The Root Apical Meristem (RAM, for short)
When you are viewing the onion root tip, you are viewing the beginning of the formation of tissues of the plant’s root system. This formation of tissues begins with the root apical meristem (RAM). Just below the tip of the root, there is a region of small, densely packed cells that are actively dividing. These cells make up the RAM. To the outside (below, in your slide) of the root tip, the RAM cells produce an ephemeral tissue called the root cap. Cells in the root cap protect the root apical meristem, secrete chemicals to attract beneficial bacteria and fungi, and secrete a mucilage that makes it easier for the root tip to penetrate the soil substrate. As the root tip grows, these cells are sloughed off into the environment and so the root cap must be continually produced by the RAM. To the inside (above, in your slide), the RAM produces cells that begin to form the three primary meristems. Remember, a meristem is a region of cells whose function is to produce more cells!
Based on the root tips you have looked at today, how might you identify meristematic regions in a plant organ under the microscope? What would you look for and why?
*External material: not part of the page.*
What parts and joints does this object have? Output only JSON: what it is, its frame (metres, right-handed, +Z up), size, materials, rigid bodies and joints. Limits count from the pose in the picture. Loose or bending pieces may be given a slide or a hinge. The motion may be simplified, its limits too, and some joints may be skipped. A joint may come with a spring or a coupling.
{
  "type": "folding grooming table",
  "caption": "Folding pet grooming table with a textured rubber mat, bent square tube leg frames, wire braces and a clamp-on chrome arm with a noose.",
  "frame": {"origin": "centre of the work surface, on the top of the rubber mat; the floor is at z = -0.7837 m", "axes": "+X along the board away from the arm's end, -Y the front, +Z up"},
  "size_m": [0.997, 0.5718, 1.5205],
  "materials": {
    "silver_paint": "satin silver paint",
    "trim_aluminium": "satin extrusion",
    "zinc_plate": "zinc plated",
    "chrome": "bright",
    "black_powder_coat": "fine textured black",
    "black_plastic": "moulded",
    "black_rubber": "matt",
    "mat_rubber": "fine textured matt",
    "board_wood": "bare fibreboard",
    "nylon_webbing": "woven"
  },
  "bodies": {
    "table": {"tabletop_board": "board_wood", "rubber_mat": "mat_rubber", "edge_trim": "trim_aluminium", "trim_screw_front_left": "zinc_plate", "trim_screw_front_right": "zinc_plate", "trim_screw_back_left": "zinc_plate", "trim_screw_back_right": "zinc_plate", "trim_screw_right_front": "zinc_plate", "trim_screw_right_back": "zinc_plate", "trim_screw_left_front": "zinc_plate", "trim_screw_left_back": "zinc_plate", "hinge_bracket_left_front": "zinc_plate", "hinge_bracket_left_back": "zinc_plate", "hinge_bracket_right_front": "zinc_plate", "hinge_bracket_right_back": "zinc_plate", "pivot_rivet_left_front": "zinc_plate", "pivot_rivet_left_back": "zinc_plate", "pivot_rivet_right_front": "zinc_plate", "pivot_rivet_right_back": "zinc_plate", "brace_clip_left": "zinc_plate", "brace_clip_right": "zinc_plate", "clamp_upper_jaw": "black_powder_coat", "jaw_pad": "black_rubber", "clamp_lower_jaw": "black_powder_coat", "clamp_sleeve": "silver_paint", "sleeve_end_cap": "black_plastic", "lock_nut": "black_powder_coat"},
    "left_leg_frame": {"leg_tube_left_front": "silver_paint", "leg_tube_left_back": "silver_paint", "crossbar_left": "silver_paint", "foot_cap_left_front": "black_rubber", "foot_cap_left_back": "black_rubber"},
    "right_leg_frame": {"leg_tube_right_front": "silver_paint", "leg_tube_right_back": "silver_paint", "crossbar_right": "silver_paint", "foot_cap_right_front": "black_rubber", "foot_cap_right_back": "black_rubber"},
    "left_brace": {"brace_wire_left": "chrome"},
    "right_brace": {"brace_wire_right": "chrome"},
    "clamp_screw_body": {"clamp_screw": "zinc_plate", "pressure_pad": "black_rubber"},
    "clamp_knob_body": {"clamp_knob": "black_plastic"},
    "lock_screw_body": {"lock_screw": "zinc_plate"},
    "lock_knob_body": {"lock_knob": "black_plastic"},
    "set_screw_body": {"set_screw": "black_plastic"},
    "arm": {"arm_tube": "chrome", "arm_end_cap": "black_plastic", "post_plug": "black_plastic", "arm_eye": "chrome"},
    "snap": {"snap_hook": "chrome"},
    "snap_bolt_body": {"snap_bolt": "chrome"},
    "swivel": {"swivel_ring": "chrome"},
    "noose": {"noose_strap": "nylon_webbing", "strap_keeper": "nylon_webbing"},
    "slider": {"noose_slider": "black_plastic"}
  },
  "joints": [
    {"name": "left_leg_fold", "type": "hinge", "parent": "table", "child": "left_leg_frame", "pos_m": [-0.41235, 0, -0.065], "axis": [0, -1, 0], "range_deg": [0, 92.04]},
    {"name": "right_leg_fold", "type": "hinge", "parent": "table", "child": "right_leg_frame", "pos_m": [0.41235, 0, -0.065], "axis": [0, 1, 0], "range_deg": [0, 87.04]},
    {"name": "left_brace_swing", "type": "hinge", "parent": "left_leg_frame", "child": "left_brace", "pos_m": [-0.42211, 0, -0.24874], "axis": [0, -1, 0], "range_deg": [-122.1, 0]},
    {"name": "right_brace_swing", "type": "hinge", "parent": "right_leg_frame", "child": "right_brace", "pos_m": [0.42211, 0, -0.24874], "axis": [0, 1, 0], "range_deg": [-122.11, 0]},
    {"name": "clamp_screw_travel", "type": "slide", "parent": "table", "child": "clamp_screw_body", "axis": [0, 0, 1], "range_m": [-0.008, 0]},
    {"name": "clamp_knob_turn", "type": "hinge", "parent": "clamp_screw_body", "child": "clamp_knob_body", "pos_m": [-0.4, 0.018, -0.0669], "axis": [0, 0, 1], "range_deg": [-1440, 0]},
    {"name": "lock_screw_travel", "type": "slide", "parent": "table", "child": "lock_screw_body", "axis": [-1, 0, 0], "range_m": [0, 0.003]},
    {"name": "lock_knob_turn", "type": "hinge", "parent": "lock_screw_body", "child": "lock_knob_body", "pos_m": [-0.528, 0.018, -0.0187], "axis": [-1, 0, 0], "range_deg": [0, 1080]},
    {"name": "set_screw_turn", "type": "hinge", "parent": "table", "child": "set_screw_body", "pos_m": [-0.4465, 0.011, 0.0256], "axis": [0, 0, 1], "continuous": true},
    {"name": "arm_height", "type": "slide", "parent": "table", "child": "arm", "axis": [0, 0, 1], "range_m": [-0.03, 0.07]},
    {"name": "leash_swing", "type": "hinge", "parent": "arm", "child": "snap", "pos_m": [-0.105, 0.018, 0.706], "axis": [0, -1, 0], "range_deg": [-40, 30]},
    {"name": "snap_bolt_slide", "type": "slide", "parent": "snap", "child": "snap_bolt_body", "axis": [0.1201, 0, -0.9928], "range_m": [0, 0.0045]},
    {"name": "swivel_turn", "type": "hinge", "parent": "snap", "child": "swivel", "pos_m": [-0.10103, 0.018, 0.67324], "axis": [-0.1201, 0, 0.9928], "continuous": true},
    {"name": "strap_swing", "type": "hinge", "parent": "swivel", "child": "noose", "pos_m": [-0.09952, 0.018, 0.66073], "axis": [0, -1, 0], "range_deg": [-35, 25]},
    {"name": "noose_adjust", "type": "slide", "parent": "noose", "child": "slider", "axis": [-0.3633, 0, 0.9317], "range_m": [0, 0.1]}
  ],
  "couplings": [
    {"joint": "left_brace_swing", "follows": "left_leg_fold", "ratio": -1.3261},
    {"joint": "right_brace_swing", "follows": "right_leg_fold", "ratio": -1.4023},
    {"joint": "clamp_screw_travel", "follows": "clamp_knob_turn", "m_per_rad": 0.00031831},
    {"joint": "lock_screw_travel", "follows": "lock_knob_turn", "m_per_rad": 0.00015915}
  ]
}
Primary Meristems and Their Primary Tissues
Primary meristems divide to form the primary tissues. The protoderm is the primary meristem that produces the epidermis. The procambium is the primary meristem that produces the vascular tissues (xylem, phloem, and any associated tissues). The ground meristem is the primary meristem that produces the ground tissue. Depending on the type of plant or the part of the plant, the ground tissue can be divided into distinct regions or not. The Zea mays root tip in the image below belongs to a monocot, so the ground tissue in this particular sample is divided into the pith (appearing as a column of tissue in the center of the root tip, bordered on either side by vascular tissue) and the cortex (located between the epidermis and the vascular tissue on either side of your slide).
In the image above, label the RAM, protoderm, procambium, ground meristem, pith, cortex, and vascular tissue.
Where in the root above would you be likely to find cells in the G0 phase of the cell cycle?
Where would you be likely to find cells in G1, S-phase, or G2?